• **Required work**: Copy, character for character, the lines running from the one with "Turn this picture" to the one with "# +Z leaves", ends included. Leave out every other line.

• **Stored records**:
______________________________

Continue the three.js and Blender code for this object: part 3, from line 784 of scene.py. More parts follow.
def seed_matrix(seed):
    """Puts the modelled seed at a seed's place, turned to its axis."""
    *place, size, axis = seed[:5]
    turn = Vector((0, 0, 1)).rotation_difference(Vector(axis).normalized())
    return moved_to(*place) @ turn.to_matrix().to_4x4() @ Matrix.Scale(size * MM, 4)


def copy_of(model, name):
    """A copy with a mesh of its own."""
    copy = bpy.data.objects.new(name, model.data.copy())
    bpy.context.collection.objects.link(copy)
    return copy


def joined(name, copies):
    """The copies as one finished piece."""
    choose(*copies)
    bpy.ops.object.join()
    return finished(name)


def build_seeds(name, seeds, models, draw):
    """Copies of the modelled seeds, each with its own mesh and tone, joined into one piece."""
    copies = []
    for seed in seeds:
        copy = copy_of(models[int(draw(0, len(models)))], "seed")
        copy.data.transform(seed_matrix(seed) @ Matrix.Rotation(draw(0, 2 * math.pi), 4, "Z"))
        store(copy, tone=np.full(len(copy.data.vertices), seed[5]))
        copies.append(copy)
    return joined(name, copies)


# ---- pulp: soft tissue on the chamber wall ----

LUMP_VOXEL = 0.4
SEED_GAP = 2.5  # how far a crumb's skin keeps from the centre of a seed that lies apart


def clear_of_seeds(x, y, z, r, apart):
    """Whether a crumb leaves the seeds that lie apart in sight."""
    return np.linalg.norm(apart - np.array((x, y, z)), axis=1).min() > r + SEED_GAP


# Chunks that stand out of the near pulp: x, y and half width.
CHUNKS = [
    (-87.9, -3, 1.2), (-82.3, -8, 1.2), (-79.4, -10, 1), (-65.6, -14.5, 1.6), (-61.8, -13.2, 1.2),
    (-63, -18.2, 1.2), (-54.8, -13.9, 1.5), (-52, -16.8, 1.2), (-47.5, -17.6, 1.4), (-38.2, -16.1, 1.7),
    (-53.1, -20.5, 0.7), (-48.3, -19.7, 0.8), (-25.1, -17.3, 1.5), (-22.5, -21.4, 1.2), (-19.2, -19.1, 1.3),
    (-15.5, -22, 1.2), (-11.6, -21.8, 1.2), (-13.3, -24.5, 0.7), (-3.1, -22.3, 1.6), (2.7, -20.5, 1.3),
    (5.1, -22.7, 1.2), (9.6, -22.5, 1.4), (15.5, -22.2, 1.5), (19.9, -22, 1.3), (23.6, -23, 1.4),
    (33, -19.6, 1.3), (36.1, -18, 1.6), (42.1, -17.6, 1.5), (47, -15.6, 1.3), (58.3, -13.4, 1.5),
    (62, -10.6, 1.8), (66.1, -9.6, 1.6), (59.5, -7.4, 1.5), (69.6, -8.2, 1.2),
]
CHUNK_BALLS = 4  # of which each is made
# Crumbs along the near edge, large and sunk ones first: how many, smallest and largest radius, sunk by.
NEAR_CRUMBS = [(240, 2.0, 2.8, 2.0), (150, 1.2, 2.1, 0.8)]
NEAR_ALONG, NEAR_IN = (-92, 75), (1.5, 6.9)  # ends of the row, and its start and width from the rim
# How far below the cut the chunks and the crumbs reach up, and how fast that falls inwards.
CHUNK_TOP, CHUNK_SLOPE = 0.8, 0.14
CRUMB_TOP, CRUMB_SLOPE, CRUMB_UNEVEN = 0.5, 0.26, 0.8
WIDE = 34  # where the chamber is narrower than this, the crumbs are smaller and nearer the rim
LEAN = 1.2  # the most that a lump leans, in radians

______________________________

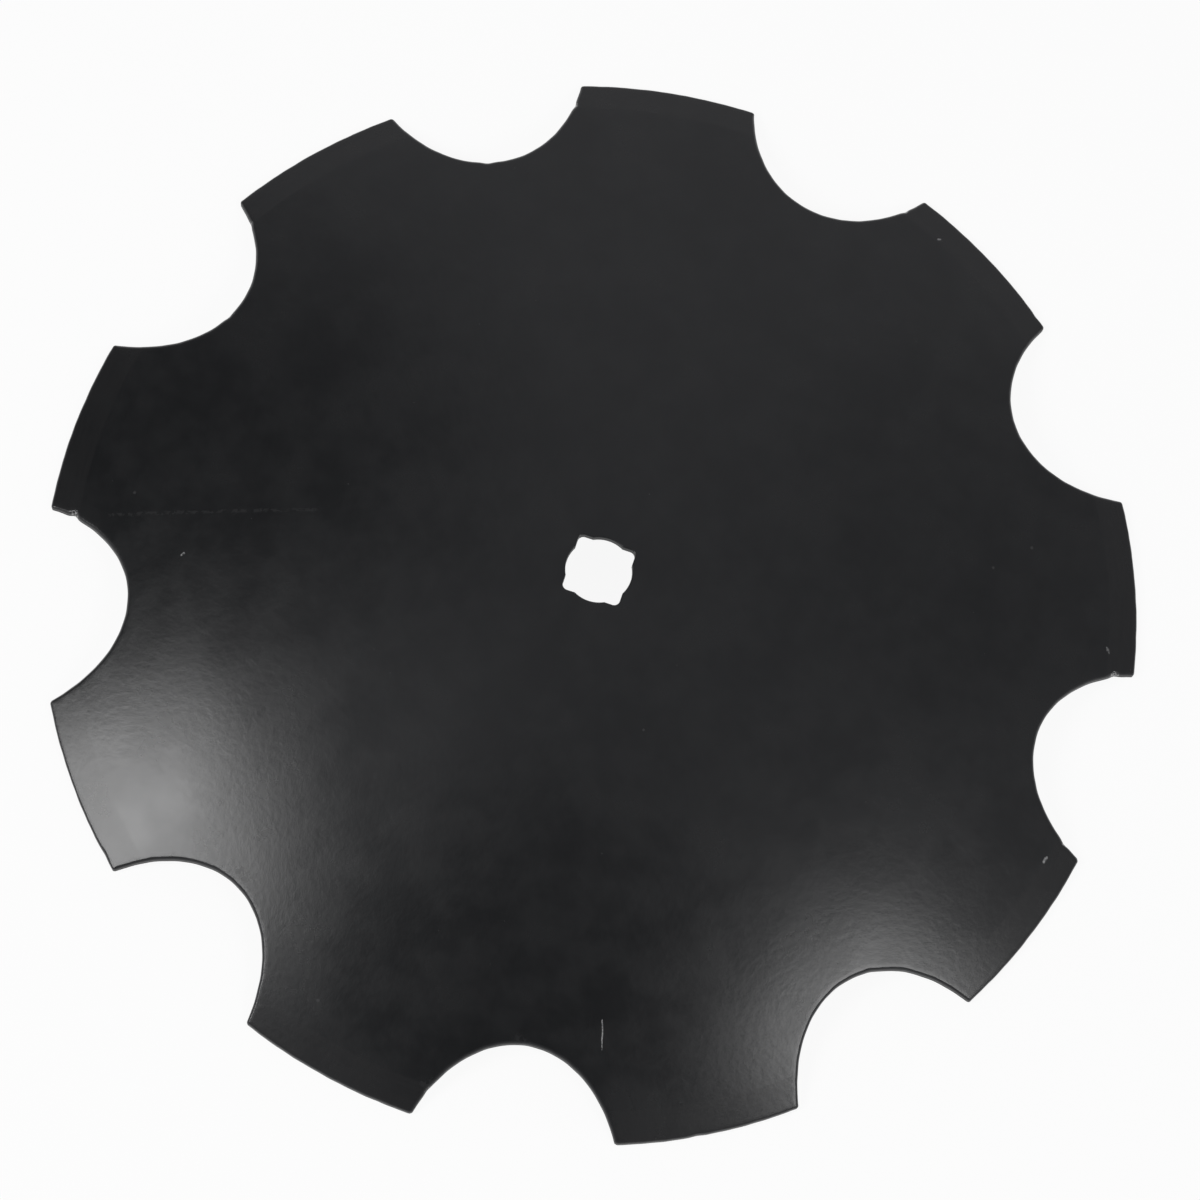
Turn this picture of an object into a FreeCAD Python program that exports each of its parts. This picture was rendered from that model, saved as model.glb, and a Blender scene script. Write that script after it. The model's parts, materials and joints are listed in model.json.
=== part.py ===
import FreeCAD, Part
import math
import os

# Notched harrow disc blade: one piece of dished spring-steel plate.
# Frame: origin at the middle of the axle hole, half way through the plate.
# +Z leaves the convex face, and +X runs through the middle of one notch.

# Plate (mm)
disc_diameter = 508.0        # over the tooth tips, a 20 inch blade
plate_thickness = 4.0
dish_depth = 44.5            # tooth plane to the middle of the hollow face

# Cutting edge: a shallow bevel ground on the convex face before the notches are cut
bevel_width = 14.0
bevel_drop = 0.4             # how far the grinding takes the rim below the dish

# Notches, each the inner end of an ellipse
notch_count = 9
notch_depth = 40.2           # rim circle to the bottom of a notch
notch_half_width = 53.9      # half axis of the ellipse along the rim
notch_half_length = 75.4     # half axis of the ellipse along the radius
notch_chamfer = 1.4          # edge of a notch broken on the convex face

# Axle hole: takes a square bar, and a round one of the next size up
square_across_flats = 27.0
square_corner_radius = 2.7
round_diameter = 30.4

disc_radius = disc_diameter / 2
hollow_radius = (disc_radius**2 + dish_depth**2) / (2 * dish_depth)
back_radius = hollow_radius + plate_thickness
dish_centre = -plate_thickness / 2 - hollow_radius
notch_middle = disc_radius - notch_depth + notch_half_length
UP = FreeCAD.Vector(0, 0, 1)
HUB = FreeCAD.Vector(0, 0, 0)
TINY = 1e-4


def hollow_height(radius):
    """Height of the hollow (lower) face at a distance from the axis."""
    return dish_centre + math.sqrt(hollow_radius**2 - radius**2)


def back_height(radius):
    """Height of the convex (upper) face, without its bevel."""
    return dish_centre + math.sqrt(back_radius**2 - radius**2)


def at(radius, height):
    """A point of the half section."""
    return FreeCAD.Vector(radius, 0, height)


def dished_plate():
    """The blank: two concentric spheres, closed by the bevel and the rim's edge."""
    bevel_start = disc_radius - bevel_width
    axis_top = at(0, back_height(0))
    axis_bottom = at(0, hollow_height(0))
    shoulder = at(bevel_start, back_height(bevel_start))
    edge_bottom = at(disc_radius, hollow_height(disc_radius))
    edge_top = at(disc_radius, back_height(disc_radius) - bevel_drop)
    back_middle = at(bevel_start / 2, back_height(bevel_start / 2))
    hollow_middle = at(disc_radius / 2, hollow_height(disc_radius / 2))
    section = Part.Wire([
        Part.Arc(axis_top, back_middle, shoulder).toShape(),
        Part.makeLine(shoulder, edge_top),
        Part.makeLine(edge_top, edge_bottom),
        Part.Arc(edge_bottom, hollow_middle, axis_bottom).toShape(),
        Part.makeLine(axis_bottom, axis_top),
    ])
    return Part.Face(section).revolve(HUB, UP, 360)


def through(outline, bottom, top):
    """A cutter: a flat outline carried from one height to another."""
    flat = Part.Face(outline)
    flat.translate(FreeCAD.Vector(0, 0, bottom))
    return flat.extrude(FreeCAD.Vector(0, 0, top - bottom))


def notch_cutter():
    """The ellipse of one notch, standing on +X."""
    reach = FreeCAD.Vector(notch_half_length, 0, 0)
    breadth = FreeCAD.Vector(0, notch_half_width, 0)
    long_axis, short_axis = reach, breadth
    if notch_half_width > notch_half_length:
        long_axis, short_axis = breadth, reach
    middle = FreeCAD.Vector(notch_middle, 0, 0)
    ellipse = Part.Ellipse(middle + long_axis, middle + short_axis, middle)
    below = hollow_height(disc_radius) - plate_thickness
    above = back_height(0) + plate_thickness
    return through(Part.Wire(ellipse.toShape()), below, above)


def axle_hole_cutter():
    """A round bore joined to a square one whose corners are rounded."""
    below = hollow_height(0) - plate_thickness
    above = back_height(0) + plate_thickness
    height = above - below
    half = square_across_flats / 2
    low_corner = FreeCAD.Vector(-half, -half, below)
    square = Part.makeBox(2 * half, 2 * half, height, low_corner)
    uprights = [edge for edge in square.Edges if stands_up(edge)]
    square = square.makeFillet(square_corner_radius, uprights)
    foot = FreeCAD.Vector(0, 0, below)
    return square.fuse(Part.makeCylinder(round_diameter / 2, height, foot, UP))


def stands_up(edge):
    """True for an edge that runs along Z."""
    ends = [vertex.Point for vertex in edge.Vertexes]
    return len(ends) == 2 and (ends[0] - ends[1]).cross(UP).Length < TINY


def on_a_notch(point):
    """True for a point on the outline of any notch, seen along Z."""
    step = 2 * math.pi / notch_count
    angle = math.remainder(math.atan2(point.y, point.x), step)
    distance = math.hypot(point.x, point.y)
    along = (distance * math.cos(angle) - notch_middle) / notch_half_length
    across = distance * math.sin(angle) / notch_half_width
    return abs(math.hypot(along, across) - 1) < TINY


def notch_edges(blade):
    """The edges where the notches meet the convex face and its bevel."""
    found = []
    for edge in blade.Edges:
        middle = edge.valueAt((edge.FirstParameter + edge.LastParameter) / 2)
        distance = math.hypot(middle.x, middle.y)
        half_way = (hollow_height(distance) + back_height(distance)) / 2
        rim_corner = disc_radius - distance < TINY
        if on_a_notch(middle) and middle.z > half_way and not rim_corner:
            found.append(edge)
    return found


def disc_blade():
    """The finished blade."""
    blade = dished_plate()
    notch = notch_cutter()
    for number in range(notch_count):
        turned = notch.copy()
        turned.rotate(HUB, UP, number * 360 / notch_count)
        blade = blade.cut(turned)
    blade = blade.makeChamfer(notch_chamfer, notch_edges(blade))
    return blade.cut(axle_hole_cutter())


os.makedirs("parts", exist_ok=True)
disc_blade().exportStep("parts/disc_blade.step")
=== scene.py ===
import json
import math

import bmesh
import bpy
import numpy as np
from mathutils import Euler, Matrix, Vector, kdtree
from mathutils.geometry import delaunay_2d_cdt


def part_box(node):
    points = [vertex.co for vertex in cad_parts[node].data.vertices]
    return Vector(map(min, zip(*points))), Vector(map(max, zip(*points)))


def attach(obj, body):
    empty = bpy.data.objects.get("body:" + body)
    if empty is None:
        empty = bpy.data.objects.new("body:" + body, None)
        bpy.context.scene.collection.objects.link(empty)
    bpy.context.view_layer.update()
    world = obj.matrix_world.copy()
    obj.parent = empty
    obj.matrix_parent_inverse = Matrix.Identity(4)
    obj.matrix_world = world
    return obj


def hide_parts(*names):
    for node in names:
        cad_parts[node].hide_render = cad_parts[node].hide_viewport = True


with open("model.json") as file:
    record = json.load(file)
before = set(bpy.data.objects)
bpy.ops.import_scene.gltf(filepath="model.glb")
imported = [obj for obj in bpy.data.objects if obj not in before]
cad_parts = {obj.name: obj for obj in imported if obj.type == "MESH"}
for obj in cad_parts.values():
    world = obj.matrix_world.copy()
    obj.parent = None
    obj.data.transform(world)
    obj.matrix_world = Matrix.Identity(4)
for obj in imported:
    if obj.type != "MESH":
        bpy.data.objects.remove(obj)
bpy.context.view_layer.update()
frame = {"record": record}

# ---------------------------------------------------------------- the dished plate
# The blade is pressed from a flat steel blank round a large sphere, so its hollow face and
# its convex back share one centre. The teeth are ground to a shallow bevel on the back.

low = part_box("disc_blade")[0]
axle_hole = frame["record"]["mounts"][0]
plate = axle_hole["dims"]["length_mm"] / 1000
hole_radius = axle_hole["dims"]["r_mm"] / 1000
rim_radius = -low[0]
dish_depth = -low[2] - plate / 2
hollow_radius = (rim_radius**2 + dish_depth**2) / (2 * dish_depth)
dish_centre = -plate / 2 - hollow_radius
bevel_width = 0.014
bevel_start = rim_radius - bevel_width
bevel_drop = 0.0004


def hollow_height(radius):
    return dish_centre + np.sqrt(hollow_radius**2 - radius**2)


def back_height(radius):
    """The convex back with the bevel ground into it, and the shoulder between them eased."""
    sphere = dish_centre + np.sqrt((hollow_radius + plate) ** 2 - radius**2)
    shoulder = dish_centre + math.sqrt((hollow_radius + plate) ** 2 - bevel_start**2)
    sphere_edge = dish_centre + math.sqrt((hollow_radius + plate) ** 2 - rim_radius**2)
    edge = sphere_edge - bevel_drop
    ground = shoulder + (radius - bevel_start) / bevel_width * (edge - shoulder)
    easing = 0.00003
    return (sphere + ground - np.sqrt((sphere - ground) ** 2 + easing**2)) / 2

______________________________

• **The completed task**:
Turn this picture of an object into a FreeCAD Python program that exports each of its parts. This picture was rendered from that model, saved as model.glb, and a Blender scene script. Write that script after it. The model's parts, materials and joints are listed in model.json.
=== part.py ===
import FreeCAD, Part
import math
import os

# Notched harrow disc blade: one piece of dished spring-steel plate.
# Frame: origin at the middle of the axle hole, half way through the plate.
# +Z leaves the convex face, and +X runs through the middle of one notch.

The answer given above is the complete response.